Mais au fil du temps et à l’approche de la période électorale, sa détermination s’est estompée à mesure que la pression de la bourgeoisie congolaise augmentait. Externaliser la responsabilité de l’incapacité de son gouvernement à tenir ses promesses initiales est apparu comme le meilleur moyen d’apaiser ces élites afin d’écarter la perspective d’une défaite électorale imminente. Cette approche d’apaisement a eu des conséquences sur le front de la sécurité puisqu’elle a mis fin aux pourparlers officieux entre le gouvernement de la RDC et le M23, un groupe d’autodéfense des populations rwandophones que, contre toute évidence, la bourgeoisie de Kinshasa s’obstine à décrire comme un groupe armé rwandais. La décision ultérieure du M23 de reprendre les combats pour faire pression sur Kinshasa afin qu’elle applique l’accord de paix du 23 mars 2009 a été un prétexte suffisant pour que le gouvernement revienne sur tous les traités de coopération avec le Rwanda. La bourgeoisie nationaliste avait gagné et le peuple congolais était laissé à lui-même alors que l’insécurité grandissait, avec des milliers de personnes fuyant à nouveau leurs maisons.
Aujourd’hui, comme toujours, la haine contre les communautés rwandophones du Congo et la rhétorique anti-rwandaise dans les forums internationaux sont les deux principales caractéristiques de cette dynamique politique, qui est censée culminer avec la réélection de Tshisekedi pour un second mandat. Pour le président de la RDC, ces tactiques se nourrissant de la haine et de l’ignorance et apaisant l’élite étaient sans aucun doute la voie la plus facile à suivre par rapport à la tâche plus difficile de répondre réellement aux attentes de la population. Malheureusement, lorsque la poussière retombera, les Congolais ordinaires de l’Est se rendront compte que rien n’a fondamentalement changé dans la manière dont la bourgeoisie de Kinshasa se répond à leurs aspirations à la paix – son indifférence et son rejet du droit des rwandophones congolais à la protection. Avec le recul, les mots de Fanon n’ont jamais été aussi vrais : “L’unité africaine ne peut être réalisée qu’au dépend des intérêts de la bourgeoisie”.
La boussole morale
Les deux approches présentent des différences évidentes : là où Nyusi reconnaissait la nécessité d’assurer le droit à la sécurité des populations swahiliphones, Tshisekedi a de facto privé les communautés congolaises rwandophones de ce droit en qualifiant le M23 de mouvement terroriste et en tolérant les discours de haine à leur encontre. Là où Nyusi a poursuivi un impératif stratégique à long terme, son homologue de la RDC a poursuivi un impératif tactique avec un objectif à court terme. En fin de compte, là où le premier a pris un risque politique audacieux contre la bourgeoisie nationale en assurant la vie du peuple, le second a choisi l’apaisement comme moyen d’assurer sa victoire électorale.

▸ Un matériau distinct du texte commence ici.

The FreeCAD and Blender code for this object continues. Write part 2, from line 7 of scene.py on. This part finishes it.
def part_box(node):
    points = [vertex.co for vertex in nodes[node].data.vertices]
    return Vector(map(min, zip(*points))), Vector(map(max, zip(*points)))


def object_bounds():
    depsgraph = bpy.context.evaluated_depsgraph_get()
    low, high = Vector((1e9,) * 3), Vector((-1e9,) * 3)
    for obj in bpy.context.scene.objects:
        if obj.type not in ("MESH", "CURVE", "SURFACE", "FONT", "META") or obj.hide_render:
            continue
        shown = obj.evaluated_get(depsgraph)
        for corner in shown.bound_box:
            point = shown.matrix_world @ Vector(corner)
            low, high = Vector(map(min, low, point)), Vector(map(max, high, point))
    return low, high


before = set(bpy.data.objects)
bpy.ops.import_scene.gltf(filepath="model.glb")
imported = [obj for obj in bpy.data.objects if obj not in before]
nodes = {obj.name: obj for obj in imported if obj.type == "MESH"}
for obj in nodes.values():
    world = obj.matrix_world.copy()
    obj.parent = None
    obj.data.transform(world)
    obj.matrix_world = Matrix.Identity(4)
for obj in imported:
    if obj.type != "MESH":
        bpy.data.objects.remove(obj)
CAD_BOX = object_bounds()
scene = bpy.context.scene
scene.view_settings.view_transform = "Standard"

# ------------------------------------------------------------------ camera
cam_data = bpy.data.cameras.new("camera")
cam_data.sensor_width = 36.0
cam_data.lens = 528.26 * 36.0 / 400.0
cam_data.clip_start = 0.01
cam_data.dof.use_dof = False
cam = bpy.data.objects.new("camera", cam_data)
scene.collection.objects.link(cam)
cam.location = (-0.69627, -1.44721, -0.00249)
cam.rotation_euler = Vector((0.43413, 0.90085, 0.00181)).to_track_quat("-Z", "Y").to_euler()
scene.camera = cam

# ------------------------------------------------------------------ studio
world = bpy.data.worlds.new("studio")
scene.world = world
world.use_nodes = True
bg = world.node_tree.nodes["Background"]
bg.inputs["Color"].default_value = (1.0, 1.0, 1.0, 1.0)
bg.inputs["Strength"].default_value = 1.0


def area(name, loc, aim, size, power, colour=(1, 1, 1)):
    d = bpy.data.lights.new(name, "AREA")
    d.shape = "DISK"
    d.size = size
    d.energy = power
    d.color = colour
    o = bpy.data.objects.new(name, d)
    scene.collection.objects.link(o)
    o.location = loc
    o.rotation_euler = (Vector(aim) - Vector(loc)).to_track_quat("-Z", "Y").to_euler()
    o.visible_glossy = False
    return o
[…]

Au moment où les contours d’une intervention militaire régionale semble s’affinent, les paroles de Fanon devraient servir de boussole morale aux dirigeants africains qui conçoivent des moyens de résoudre l’énigme congolaise, car il existe des différences notables avec la situation au Mozambique. En effet, les fondamentalistes de Cabo Delgado ont imposé un règne de terreur, provoqué le déplacement de centaines de milliers de personnes, incendié des maisons, des bureaux administratifs, des écoles et des hôpitaux, et détruit des infrastructures énergétiques. Leur objectif avoué est d’instaurer la charia contre la volonté des citoyens, sur leurs tombes s’il le faut. Alors même que ces terroristes exploitaient des griefs réels liés à l’échec de la gouvernance pour attirer des recrues, il a été impossible de trouver parmi eux des acteurs rationnels pour mettre fin à leur violence par des moyens non militaires.
La RDC est différente et plus complexe. Des groupes tels que le M23 cesseraient d’exister si les Congolais rwandophones étaient traités comme des citoyens dans leur propre pays et si le gouvernement de la RDC s’engageait à respecter les accords de paix existants et son mandat de protéger ses populations des groupes génocidaires violents. En d’autres termes, il existe une possibilité de résoudre une partie de la violence par des moyens pacifiques.
Mais cela n’est possible que si le peuple, et non la bourgeoisie, est au centre des discussions et des préoccupations des dirigeants.